Amber IME, the best science fiction may dump you into a world, but gives you enough clues that can start figuring it out as you go, and figuring it out is part of the fun of reading it. I didn't feel that way about Neuromancer. I felt so clueless pretty much all the way through that I couldn't really get invested in figuring it out.


message 2: by Lee (new)

Lee Hauser Ah, well. I had no such problems, but not all books work for all people (look at the first few books I tried reading this year!). If you want to give Gibson another try, I suggest looking at his Bigend trilogy (Pattern Recognition, Spook Country, Zero History). They're set in the near past, in our own world, but still science fiction in the sense that we live in an increasingly science fictional world. Gibson's sense of detail wins over all.


message 3: by Amber (new)

Amber I'm doing a reading challenge this year and one of the categories is "another book by an author you didn't previously like, and I was actually on the verge of trying The Peripheral.
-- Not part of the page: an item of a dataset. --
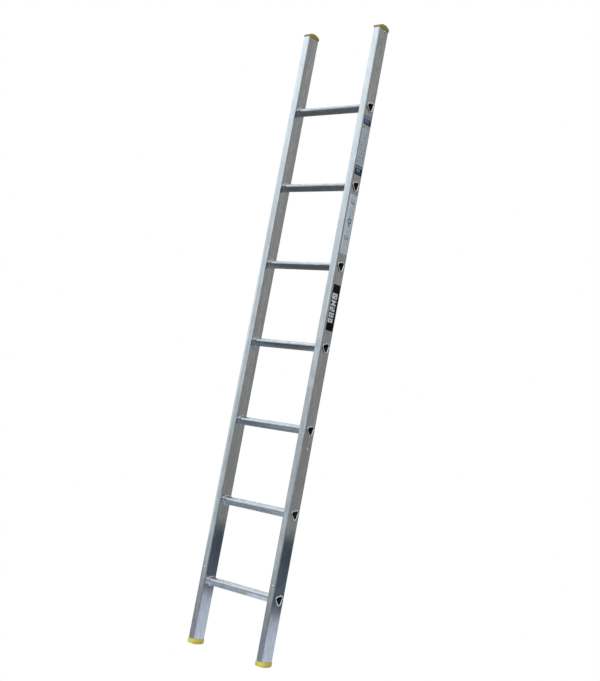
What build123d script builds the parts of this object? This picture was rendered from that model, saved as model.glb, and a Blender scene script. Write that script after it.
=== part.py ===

Would you recommend it?


message 4: by Lee (new)

Lee Hauser Yes, but you may find yourself thrown I to another world of weirdness. Even I was a bit confused at first. You have to understand that I'm a diehard Gibson fan, but even I have favorites. The Peripheral is the only one of his I've read just once (so far), and I need to read it again to get a better idea of where I'd put it in the pantheon (so to speak) of his books. Pattern Recognition, though, is by far my favorite, even more than Neuromancer.


message 5: by Amber (new)

Amber Hmm... I may have to search out Pattern Recognition then. My library has the second two books of the trilogy, but not the first! How irritating.


message 6: by Lee (new)

Lee Hauser Don't panic...the three books are pretty much standalone, though there is a shared world and a few shared characters, especially between the second and third. Gibson doesn't write series novels as most people think of them. His first nine novels are divided into trilogies more by shared worlds than anything else. (I don't count the book he co-authored with Bruce Sterling, The Difference Engine, which doesn't share a universe with anything and which I don't much like). And The Peripheral is either the beginning of a new group of books, or a standalone.